“Natale e Capodanno sono due grandi feste, se le affrontiamo con lo stesso spirito con cui abbiamo affrontato Ferragosto non ne usciamo più”. Lo ha detto a Timeline, su Sky TG24 Massimo Galli, primario infettivologo dell’ospedale Sacco di Milano.
“Se anche ipoteticamente – ha spiegato – chiudessimo tutto per tre o quattro settimane e riaprissimo a Natale, è evidente che la riapertura non sarà una riapertura che può consentire alle persone di andare per cenoni e veglioni. Non vuol dire che gli italiani debbano diventare monaci di clausura, ma è necessario che abbiano comunque cautele. Dovremo abituarci all’idea che al sacrificio non può seguire il ‘liberi tuttì, finchè il vaccino non ci toglierà dai piedi questo problema”.
“Un aspetto decisamente pesante da sopportare per le persone che stanno a casa è la povertà di farmaci di cui disponiamo per le alleviare le preoccupazioni, vengono usati molti antibiotici che non servono a nulla, ma in fin dei conti le possibilità terapeutiche a domicilio sono molto limitate. Non che siano eccezionalmente impattanti anche per chi sta in ospedale, il grosso del recupero viene dato da tutta la terapia di supporto, che consente di valicare la parte più nera della malattia”, afferma Galli.
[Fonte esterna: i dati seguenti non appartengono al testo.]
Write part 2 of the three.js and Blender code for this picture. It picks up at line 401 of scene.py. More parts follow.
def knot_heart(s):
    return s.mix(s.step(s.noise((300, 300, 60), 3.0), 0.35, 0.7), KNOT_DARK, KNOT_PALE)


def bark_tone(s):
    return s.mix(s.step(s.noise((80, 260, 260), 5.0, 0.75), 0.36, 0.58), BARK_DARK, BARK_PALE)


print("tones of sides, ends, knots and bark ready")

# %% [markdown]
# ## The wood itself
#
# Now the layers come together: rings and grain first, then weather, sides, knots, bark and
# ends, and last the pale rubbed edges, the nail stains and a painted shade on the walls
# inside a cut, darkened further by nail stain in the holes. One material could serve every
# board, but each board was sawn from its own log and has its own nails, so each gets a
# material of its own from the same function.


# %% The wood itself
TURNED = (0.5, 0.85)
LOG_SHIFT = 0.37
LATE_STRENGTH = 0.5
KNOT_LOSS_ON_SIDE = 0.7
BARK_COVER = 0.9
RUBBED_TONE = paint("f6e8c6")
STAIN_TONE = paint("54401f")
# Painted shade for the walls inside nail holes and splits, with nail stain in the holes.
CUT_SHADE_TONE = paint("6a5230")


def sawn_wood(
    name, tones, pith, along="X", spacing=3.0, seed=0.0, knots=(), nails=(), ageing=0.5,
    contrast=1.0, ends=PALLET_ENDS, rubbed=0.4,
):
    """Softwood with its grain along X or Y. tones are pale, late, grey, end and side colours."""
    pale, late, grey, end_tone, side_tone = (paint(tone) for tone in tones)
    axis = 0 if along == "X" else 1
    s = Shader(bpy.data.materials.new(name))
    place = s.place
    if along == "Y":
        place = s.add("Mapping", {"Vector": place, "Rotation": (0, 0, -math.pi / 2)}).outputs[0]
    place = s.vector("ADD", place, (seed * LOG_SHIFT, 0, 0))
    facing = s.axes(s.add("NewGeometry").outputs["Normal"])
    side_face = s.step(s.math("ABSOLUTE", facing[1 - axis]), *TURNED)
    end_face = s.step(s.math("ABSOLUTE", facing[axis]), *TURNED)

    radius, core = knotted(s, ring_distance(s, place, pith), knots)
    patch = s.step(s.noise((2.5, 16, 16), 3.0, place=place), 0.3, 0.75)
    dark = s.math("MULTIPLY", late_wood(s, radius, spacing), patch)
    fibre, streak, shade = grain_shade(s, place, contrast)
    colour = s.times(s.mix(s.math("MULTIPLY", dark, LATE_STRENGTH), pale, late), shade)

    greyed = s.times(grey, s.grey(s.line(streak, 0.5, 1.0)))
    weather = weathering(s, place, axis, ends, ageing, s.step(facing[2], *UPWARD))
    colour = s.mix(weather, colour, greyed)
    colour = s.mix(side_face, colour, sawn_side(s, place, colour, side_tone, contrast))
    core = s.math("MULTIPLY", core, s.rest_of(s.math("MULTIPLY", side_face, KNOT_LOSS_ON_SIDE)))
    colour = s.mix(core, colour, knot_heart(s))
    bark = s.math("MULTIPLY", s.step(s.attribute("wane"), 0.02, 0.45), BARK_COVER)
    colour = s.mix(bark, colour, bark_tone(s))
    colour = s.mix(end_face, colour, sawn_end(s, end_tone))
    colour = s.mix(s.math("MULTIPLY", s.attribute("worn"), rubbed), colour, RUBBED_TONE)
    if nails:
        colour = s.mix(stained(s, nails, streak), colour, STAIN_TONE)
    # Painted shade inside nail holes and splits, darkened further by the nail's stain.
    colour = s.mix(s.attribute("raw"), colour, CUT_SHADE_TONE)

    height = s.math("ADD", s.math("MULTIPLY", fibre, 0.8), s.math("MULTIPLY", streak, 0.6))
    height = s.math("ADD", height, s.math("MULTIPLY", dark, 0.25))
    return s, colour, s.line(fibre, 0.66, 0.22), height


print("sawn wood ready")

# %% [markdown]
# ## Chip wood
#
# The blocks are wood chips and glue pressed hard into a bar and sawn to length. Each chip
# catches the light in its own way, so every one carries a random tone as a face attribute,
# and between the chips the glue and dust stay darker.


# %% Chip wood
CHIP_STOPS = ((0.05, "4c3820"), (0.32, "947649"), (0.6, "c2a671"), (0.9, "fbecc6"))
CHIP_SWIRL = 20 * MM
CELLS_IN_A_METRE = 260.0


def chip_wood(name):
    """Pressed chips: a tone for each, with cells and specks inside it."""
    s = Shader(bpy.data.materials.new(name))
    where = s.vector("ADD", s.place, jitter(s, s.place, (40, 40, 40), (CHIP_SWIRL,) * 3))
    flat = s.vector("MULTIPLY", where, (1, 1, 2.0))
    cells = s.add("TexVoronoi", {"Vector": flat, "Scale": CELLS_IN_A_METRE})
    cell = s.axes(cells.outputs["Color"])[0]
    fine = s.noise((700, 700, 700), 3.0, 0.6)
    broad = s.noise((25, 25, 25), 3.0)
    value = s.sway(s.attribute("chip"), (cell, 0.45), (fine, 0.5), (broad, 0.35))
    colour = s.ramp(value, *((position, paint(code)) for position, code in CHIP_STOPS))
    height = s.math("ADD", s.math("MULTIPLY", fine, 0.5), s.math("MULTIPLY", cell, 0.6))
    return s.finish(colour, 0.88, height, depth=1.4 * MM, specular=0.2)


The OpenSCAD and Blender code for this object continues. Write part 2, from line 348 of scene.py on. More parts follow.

Sul ritardo della vaccinazione antinfluenziale, Galli aggiunge: “Il periodo influenzale va, di regola, da questi giorni di novembre, con qualche possibilità di anticipo perchè il virus influenzale non timbra il cartellino, fino ai primi di marzo. Di solito il picco è verso la quarta settimana di gennaio. La vaccinazione antinfluenzale era il caso che partisse in maniera efficiente da diversi giorni a questa parte”.
“Adesso – ha detto – non solo siamo in ritardo, ma la recrudescenza dell’epidemia limita anche la possibilità delle persone ad accedere alla vaccinazione e questo non va bene. Anticiparla troppo non va bene per altri versi, ma che ci siano dei ritardi e in particolare in Lombardia mi sembra assolutamente palese”.
“Con gli Ordini dei medici delle province della Lombardia abbiamo redatto, ed è quasi terminata ma toccherà all’Ordine dei medici annunciarne l’utilizzo, una rapida linea guida con una serie di indicazioni che devono essere utili al medico di medicina generale per la pratica quotidiana e per offrire il massimo possibile dell’assistenza alle persone che stanno a casa, anche in termini di spiegazione e consiglio per quanto riguarda la loro specifica situazione”, ha detto il primario infettivologo dell’ospedale Sacco di Milano. “E’ più una questione di stanchezza che di paura, si tratta del dover constatare che i molti sforzi fatti ci hanno portato ad una situazione fotocopia di quella che abbiamo già vissuto”.
“Possiamo discutere – ha spiegato – sul fatto che non si tratta di una fotocopia esatta, ci sono molte cose differenti, come l’insorgenza, le caratteristiche, la diffusione e l’età dei primi malati arrivati, ma la sostanza alla fine dei conti è questa: si poteva probabilmente evitare o contenere il fenomeno molto di più, c’è stato tanto lavoro perchè questo potesse essere fatto, molto sacrificio condiviso di tutta la popolazione. Ritrovarci in questa condizione, in questo momento, è francamente difficile da ingoiare, ma si cerca di tenersi in piedi”. “Questa volta – ha aggiunto poi – abbiamo anche una fetta di personale che è a casa perchè ‘colpito alle spallè, non volutamente, perchè infettato nel contesto familiare o da un contatto stretto e quindi impedito nel poter lavorare. Non è un fenomeno da poco, è ampiamente diffuso.
“Qualcosa che non funziona sulla medicina territoriale c’è dall’inizio di tutta questa storia e anche prima, mi sembra estremamente evidente” ha aggiunto il primario infettivologo. “I medici di famiglia ancora lamentano, e non sono lamentazioni vane, un’importante carenza dell’organizzazione, di disponibilità di presidi e della gestione complessiva che possa portare alla miglior gestione possibile del paziente domiciliare. In questa malattia il 95% dei colpiti non ha sintomi che debbano portare a un ricovero, la maggioranza ha una malattia mite o non ha sintomi, ma ciò non toglie che abbia bisogno comunque di consigli e indicazioni. Una certa parte ha una sintomatologia di rilievo che pur non necessitando di ricovero in ospedale ha bisogno di supporto. Poi c’è quel 5% circa che, invece, in ospedale ci deve venire”.